* _EXERCISE DESCRIPTION_
Please count the lines in the listing below where the word "that" appears. Give the number only.

GIVEN RECORDS start

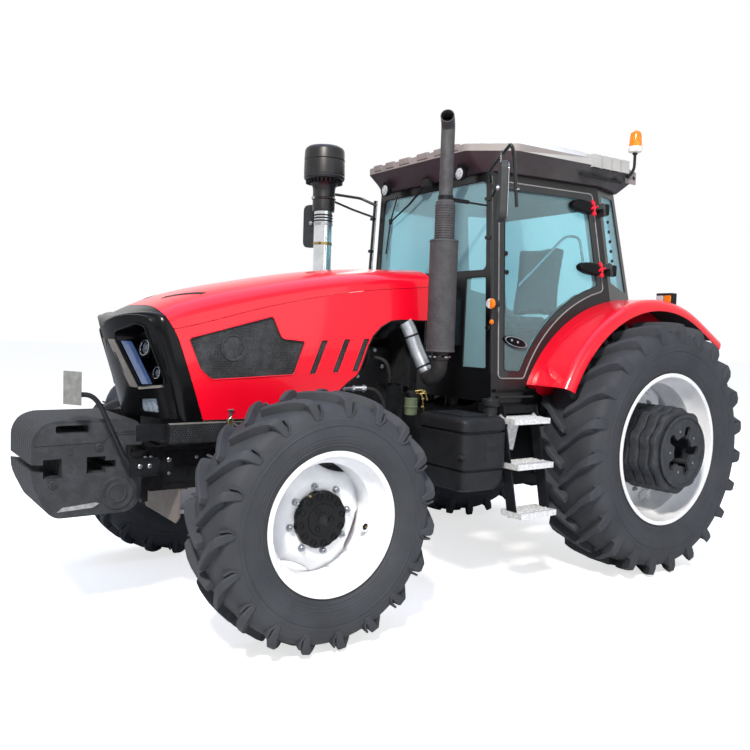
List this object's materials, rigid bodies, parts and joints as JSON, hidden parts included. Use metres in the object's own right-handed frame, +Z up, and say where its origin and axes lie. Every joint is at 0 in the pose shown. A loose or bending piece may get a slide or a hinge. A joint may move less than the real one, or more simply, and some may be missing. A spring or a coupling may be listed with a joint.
{
  "type": "farm tractor",
  "caption": "Four-wheel-drive farm tractor with red hood and fenders, glazed cab, nose ballast, wheel weights, steering axle, doors, lifting hood and rear linkage.",
  "frame": {"origin": "on the ground, at the middle of the whole tractor's plan box", "axes": "+Z up, the nose points to -Y, +X is the driver's left side"},
  "size_m": [2.5506, 4.8989, 3.036],
  "materials": {
    "amber": "amber lens",
    "black_paint": "satin black chassis paint",
    "cast_black": "black painted casting",
    "chrome": "bright chromed tube",
    "gloss_black": "gloss black moulded plastic",
    "guard_grey": "weathered grey plate",
    "lamp_clear": "clear lamp",
    "lamp_lens": "dark lamp housing behind a clear lens",
    "matte_black": "matte black plastic",
    "mesh_black": "dark perforated screen",
    "red_paint": "gloss red paint",
    "rim_silver": "silver-white wheel paint",
    "roof_grey": "light grey moulded roof",
    "seat_fabric": "dark woven seat cloth",
    "silver_pipe": "bare metal pipe",
    "tank_plastic": "grained dark grey plastic",
    "tinted_glass": "lightly tinted glass",
    "tread_steel": "galvanised steel",
    "tyre_rubber": "ribbed black tyre"
  },
  "bodies": {
    "chassis": {"beacon": "amber", "cab_frame": "black_paint", "cab_glass": "tinted_glass", "cab_roof": "roof_grey", "console": "matte_black", "drawbar": "black_paint", "engine": "black_paint", "exhaust_pipe": "silver_pipe", "exhaust_stack": "black_paint", "fender_left": "red_paint", "fender_right": "red_paint", "front_axle": "black_paint", "front_guard": "guard_grey", "front_support": "black_paint", "front_weights": "cast_black", "intake_tube": "chrome", "marker": "black_paint", "mirrors": "black_paint", "precleaner": "matte_black", "rear_axle": "black_paint", "rear_lamps": "lamp_clear", "roof_lamps": "lamp_clear", "seat": "seat_fabric", "seat_base": "matte_black", "side_screens": "mesh_black", "side_tanks": "tank_plastic", "steering_wheel": "matte_black", "steps": "tread_steel", "tank_brackets": "black_paint", "top_link": "black_paint", "transmission": "black_paint", "weight_carrier": "black_paint", "windshield": "tinted_glass"},
    "hood": {"hood_shell": "red_paint", "nose_cowl": "gloss_black", "hood_screens": "mesh_black", "headlamps": "lamp_lens"},
    "door_left": {"door_left": "black_paint", "door_glass_left": "tinted_glass"},
    "door_right": {"door_right": "black_paint", "door_glass_right": "tinted_glass"},
    "knuckle_left": {"knuckle_left": "black_paint"},
    "knuckle_right": {"knuckle_right": "black_paint"},
    "tie_rod": {"tie_rod": "black_paint"},
    "front_wheel_left": {"front_tyre_left": "tyre_rubber", "front_rim_left": "rim_silver", "front_hub_left": "black_paint"},
    "front_wheel_right": {"front_tyre_right": "tyre_rubber", "front_rim_right": "rim_silver", "front_hub_right": "black_paint"},
    "rear_wheel_left": {"rear_tyre_left": "tyre_rubber", "rear_rim_left": "rim_silver", "wheel_weights_left": "cast_black"},
    "rear_wheel_right": {"rear_tyre_right": "tyre_rubber", "rear_rim_right": "rim_silver", "wheel_weights_right": "cast_black"},
    "lower_links": {"lower_links": "black_paint"},
    "lift_arms": {"lift_arms": "black_paint"},
    "lift_rods": {"lift_rods": "black_paint"}
  },
  "joints": [
    {"name": "rear_left_spin", "type": "hinge", "parent": "chassis", "child": "rear_wheel_left", "pos_m": [0.955, 1.355, 0.85], "axis": [1, 0, 0], "continuous": true},
    {"name": "rear_right_spin", "type": "hinge", "parent": "chassis", "child": "rear_wheel_right", "pos_m": [-0.955, 1.355, 0.85], "axis": [1, 0, 0], "continuous": true},
    {"name": "front_left_spin", "type": "hinge", "parent": "knuckle_left", "child": "front_wheel_left", "pos_m": [0.975, -1.26, 0.64], "axis": [1, 0, 0], "continuous": true},
    {"name": "front_right_spin", "type": "hinge", "parent": "knuckle_right", "child": "front_wheel_right", "pos_m": [-0.975, -1.26, 0.64], "axis": [1, 0, 0], "continuous": true},
    {"name": "steer_left", "type": "hinge", "parent": "chassis", "child": "knuckle_left", "pos_m": [0.755, -1.26, 0.64], "axis": [0, 0, 1], "range_deg": [-35, 35]},
    {"name": "steer_right", "type": "hinge", "parent": "chassis", "child": "knuckle_right", "pos_m": [-0.755, -1.26, 0.64], "axis": [0, 0, 1], "range_deg": [-35, 35]},
    {"name": "tie_rod_turn", "type": "hinge", "parent": "knuckle_left", "child": "tie_rod", "pos_m": [0.755, -1.07, 0.5], "axis": [0, 0, 1], "range_deg": [-35, 35]},
    {"name": "hood_lift", "type": "hinge", "parent": "chassis", "child": "hood", "pos_m": [0, -0.19, 1.925], "axis": [-1, 0, 0], "range_deg": [0, 45]},
    {"name": "door_left_swing", "type": "hinge", "parent": "chassis", "child": "door_left", "pos_m": [0.78846, 1.14201, 2.0021], "axis": [-0.0795, -0.1484, 0.9857], "range_deg": [0, 70]},
    {"name": "door_right_swing", "type": "hinge", "parent": "chassis", "child": "door_right", "pos_m": [-0.78846, 1.14201, 2.0021], "axis": [-0.0795, 0.1484, -0.9857], "range_deg": [0, 70]},
    {"name": "link_lift", "type": "hinge", "parent": "chassis", "child": "lower_links", "pos_m": [0, 1.56, 0.56], "axis": [1, 0, 0], "range_deg": [-12, 30]},
    {"name": "arm_lift", "type": "hinge", "parent": "chassis", "child": "lift_arms", "pos_m": [0, 1.71, 1.04], "axis": [1, 0, 0], "range_deg": [-18, 45]},
    {"name": "rod_swing", "type": "hinge", "parent": "lift_arms", "child": "lift_rods", "pos_m": [0, 2.01, 1.04], "axis": [1, 0, 0], "range_deg": [-45, 18]}
  ],
  "couplings": [
    {"joint": "steer_right", "follows": "steer_left", "ratio": 1},
    {"joint": "tie_rod_turn", "follows": "steer_left", "ratio": -1},
    {"joint": "arm_lift", "follows": "link_lift", "ratio": 1.5},
    {"joint": "rod_swing", "follows": "link_lift", "ratio": -1.5}
  ]
}
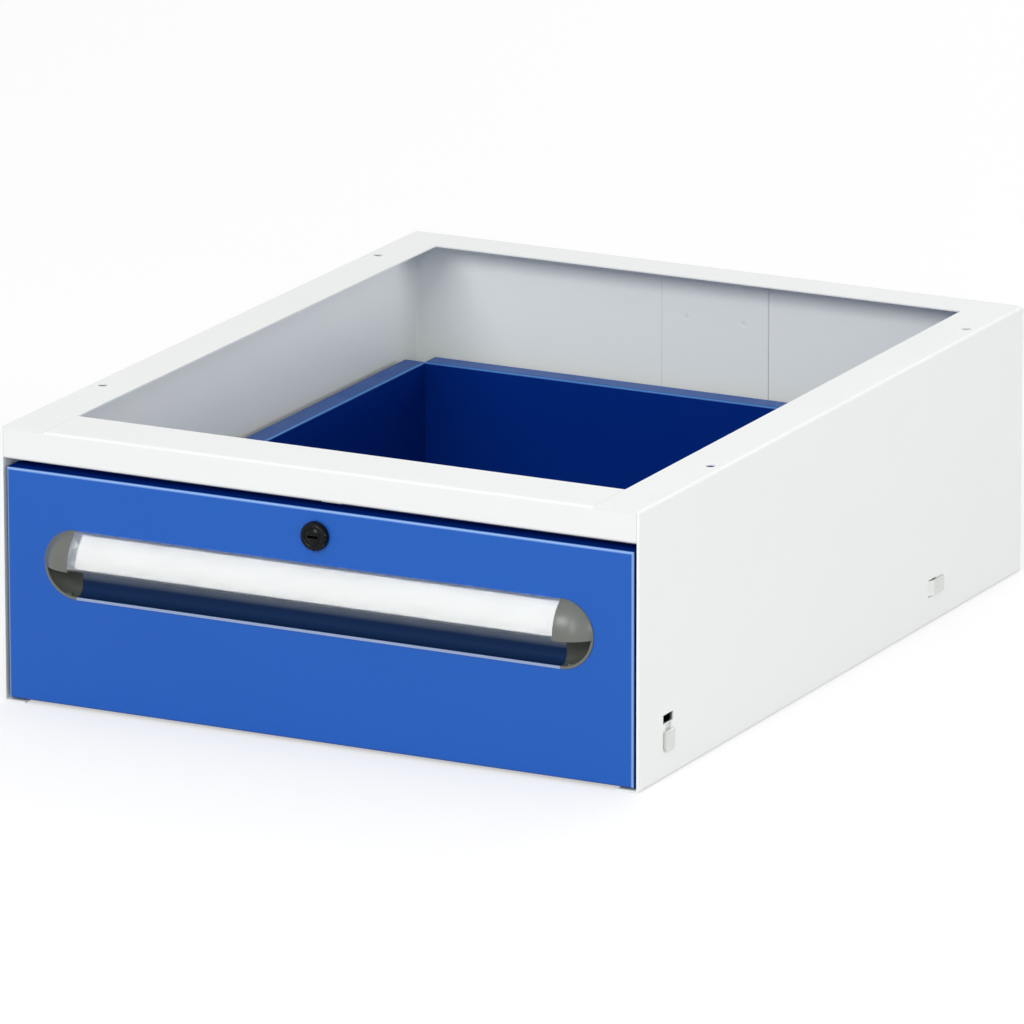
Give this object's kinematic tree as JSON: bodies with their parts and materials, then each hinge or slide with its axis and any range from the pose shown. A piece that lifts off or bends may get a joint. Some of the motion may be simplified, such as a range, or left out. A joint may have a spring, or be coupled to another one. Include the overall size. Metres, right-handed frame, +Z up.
{
  "type": "under-bench drawer unit",
  "caption": "Shallow folded-steel drawer unit that hangs under a bench: a lockable drawer with a full-width recessed handle and label holder, on ball-bearing runners in an open-topped case.",
  "frame": {"origin": "middle of the bounding box underside: X and Y halfway, Z at the bottom flanges", "axes": "+Z up, +Y from the drawer front to the back of the case, +X to the right seen from the front"},
  "size_m": [0.5036, 0.644, 0.2],
  "materials": {
    "case_paint": "smooth satin powder coat, light grey",
    "blue_paint": "smooth satin powder coat, blue",
    "zinc_steel": "bright zinc-plated steel",
    "ball_steel": "polished hardened steel",
    "grey_plastic": "fine matt moulded plastic, grey",
    "carrier_plastic": "extruded plastic, grey",
    "card": "plain white card",
    "clear_plastic": "clear glossy plastic",
    "black_lock": "satin black coated die casting",
    "black_rubber": "matt black rubber"
  },
  "bodies": {
    "case": {"back_joint_plate": "case_paint", "bracket_rivets": "zinc_steel", "case_left_half": "case_paint", "case_right_half": "case_paint", "front_rail": "case_paint", "rear_buffer_left": "black_rubber", "rear_buffer_right": "black_rubber", "runner_bracket_left": "zinc_steel", "runner_bracket_right": "zinc_steel", "runner_outer_left": "zinc_steel", "runner_outer_right": "zinc_steel"},
    "runner_middle_left": {"runner_middle_left": "zinc_steel"},
    "outer_cage_left": {"outer_ball_cage_left": "zinc_steel", "outer_balls_left": "ball_steel"},
    "inner_cage_left": {"inner_ball_cage_left": "zinc_steel", "inner_balls_left": "ball_steel"},
    "runner_middle_right": {"runner_middle_right": "zinc_steel"},
    "outer_cage_right": {"outer_ball_cage_right": "zinc_steel", "outer_balls_right": "ball_steel"},
    "inner_cage_right": {"inner_ball_cage_right": "zinc_steel", "inner_balls_right": "ball_steel"},
    "lock_plug": {"lock_plug": "black_lock"},
    "lock_bolt": {"lock_bolt": "zinc_steel"},
    "drawer": {"drawer_back": "blue_paint", "drawer_front_wall": "blue_paint", "drawer_tray": "blue_paint", "end_cap_left": "grey_plastic", "end_cap_right": "grey_plastic", "front_panel": "blue_paint", "front_wall_screws": "zinc_steel", "grip_channel": "blue_paint", "label_carrier": "carrier_plastic", "label_cover": "clear_plastic", "label_strip": "card", "lock_case": "zinc_steel", "lock_case_rivets": "zinc_steel", "lock_housing": "black_lock", "lock_nut": "zinc_steel", "runner_inner_left": "zinc_steel", "runner_inner_right": "zinc_steel", "runner_screws": "zinc_steel"}
  },
  "joints": [
    {"name": "drawer_slide", "type": "slide", "parent": "case", "child": "drawer", "axis": [0, -1, 0], "range_m": [0, 0.55]},
    {"name": "runner_middle_left_slide", "type": "slide", "parent": "case", "child": "runner_middle_left", "axis": [0, -1, 0], "range_m": [0, 0.275]},
    {"name": "outer_cage_left_slide", "type": "slide", "parent": "case", "child": "outer_cage_left", "axis": [0, -1, 0], "range_m": [0, 0.1375]},
    {"name": "inner_cage_left_slide", "type": "slide", "parent": "case", "child": "inner_cage_left", "axis": [0, -1, 0], "range_m": [0, 0.4125]},
    {"name": "runner_middle_right_slide", "type": "slide", "parent": "case", "child": "runner_middle_right", "axis": [0, -1, 0], "range_m": [0, 0.275]},
    {"name": "outer_cage_right_slide", "type": "slide", "parent": "case", "child": "outer_cage_right", "axis": [0, -1, 0], "range_m": [0, 0.1375]},
    {"name": "inner_cage_right_slide", "type": "slide", "parent": "case", "child": "inner_cage_right", "axis": [0, -1, 0], "range_m": [0, 0.4125]},
    {"name": "lock_plug_turn", "type": "hinge", "parent": "drawer", "child": "lock_plug", "pos_m": [0, -0.308, 0.152], "axis": [0, 1, 0], "range_deg": [0, 180]},
    {"name": "lock_bolt_slide", "type": "slide", "parent": "drawer", "child": "lock_bolt", "axis": [0, 0, 1], "range_m": [0, 0.012]}
  ],
  "couplings": [
    {"joint": "runner_middle_left_slide", "follows": "drawer_slide", "ratio": 0.5},
    {"joint": "outer_cage_left_slide", "follows": "drawer_slide", "ratio": 0.25},
    {"joint": "inner_cage_left_slide", "follows": "drawer_slide", "ratio": 0.75},
    {"joint": "runner_middle_right_slide", "follows": "drawer_slide", "ratio": 0.5},
    {"joint": "outer_cage_right_slide", "follows": "drawer_slide", "ratio": 0.25},
    {"joint": "inner_cage_right_slide", "follows": "drawer_slide", "ratio": 0.75},
    {"joint": "lock_bolt_slide", "follows": "lock_plug_turn", "m_per_rad": 0.0038197}
  ]
}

GIVEN RECORDS end

* _SOLUTION_
2